Mas se algo chama a atenção do animal, a expressão muda: as orelhas se voltam para frente e se aproximam uma da outra, indicando foco total – essa é uma reação parecida com a vista em outras espécies, como os cães.
Durante interações brincalhonas, os cavalos frequentemente abaixam o lábio inferior, levantam o queixo, abrem bem a boca e giram as orelhas para trás. Além disso, é comum que mostrem mais a parte branca dos olhos, empurrem o nariz para frente e mantenham a cabeça erguida ou levemente inclinada para a direita. É uma expressão marcante, que envia uma mensagem clara: “Isso é só brincadeira, relaxa, não é uma briga.”

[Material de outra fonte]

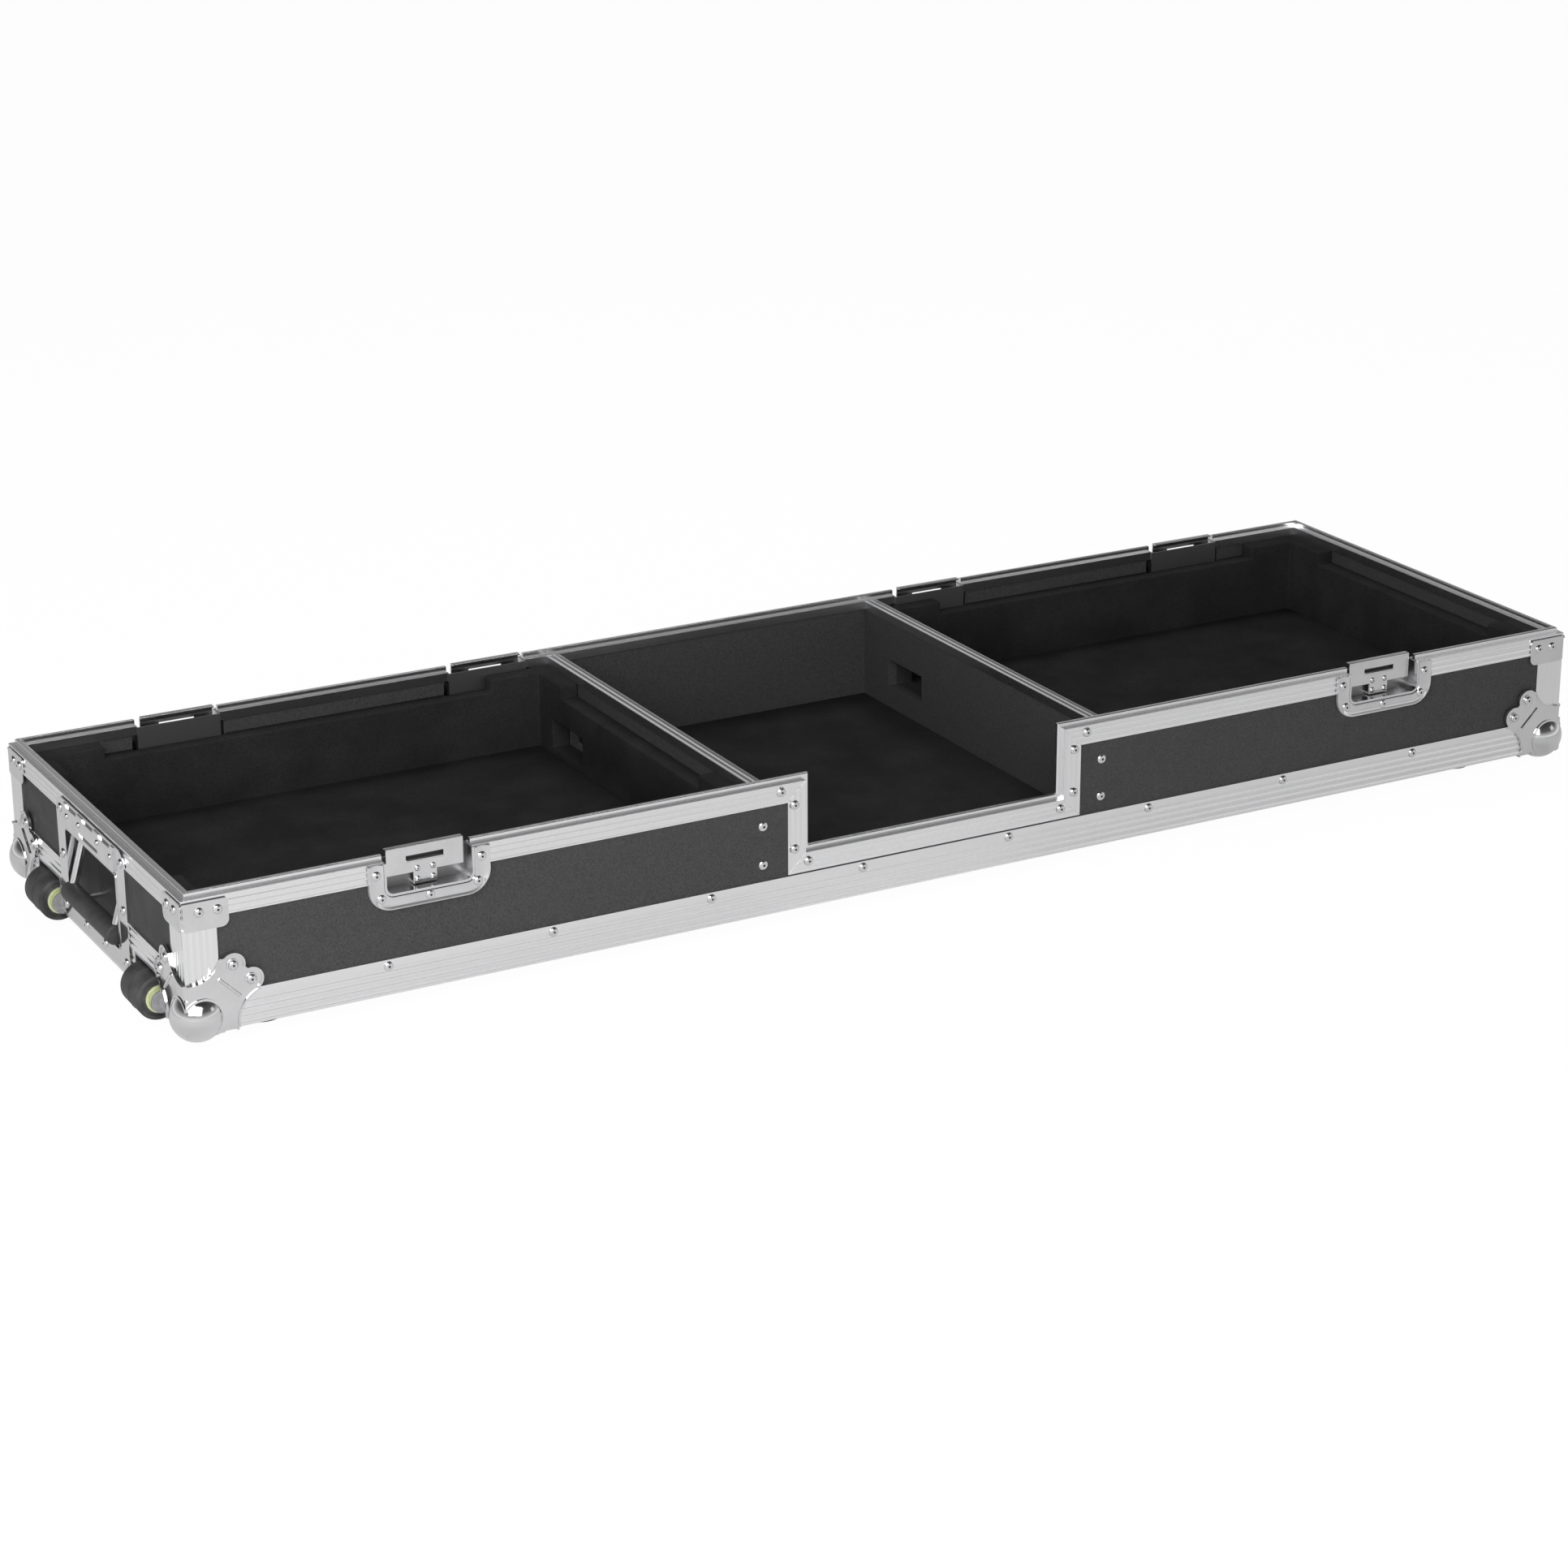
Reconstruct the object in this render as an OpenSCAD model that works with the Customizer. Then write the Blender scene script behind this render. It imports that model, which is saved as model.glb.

Já em situações de agressividade, foi possível observar um conjunto completamente diferente de sinais faciais. Os pesquisadores notam que, quando o clima esquenta entre os equinos, as orelhas se achatam para trás, as sobrancelhas internas se elevam, as narinas se dilatam e a cabeça se abaixa, como um claro aviso para que o outro recue. Esse conjunto de sinais ajuda a evitar que conflitos escalem.
“Esses resultados destacam a importância de não se basear apenas em um aspecto do rosto, como as orelhas, para entender o que o cavalo está tentando comunicar,” explica Lewis. “Precisamos considerar como os diferentes movimentos faciais trabalham juntos para formar a expressão completa.”
A autora acrescenta que esse “rosto de brincadeira” não é exclusivo dos cavalos. Primatas e alguns carnívoros, como os ursos, também abrem bem a boca durante interações lúdicas. Esse comportamento serve para sinalizar que aquilo não é uma ameaça, evitando que a brincadeira vire confronto. “Essa expressão já havia sido descrita de forma anedótica em cavalos, mas agora conseguimos demonstrar que ela realmente existe e, o mais importante, que envolve os mesmos músculos que nos primatas,” explicou Lewis.
A descoberta sugere que esse tipo de expressão surgiu muito antes na história dos mamíferos do que se imaginava, ou pelo menos antes de cavalos e primatas seguirem caminhos distintos na árvore evolutiva.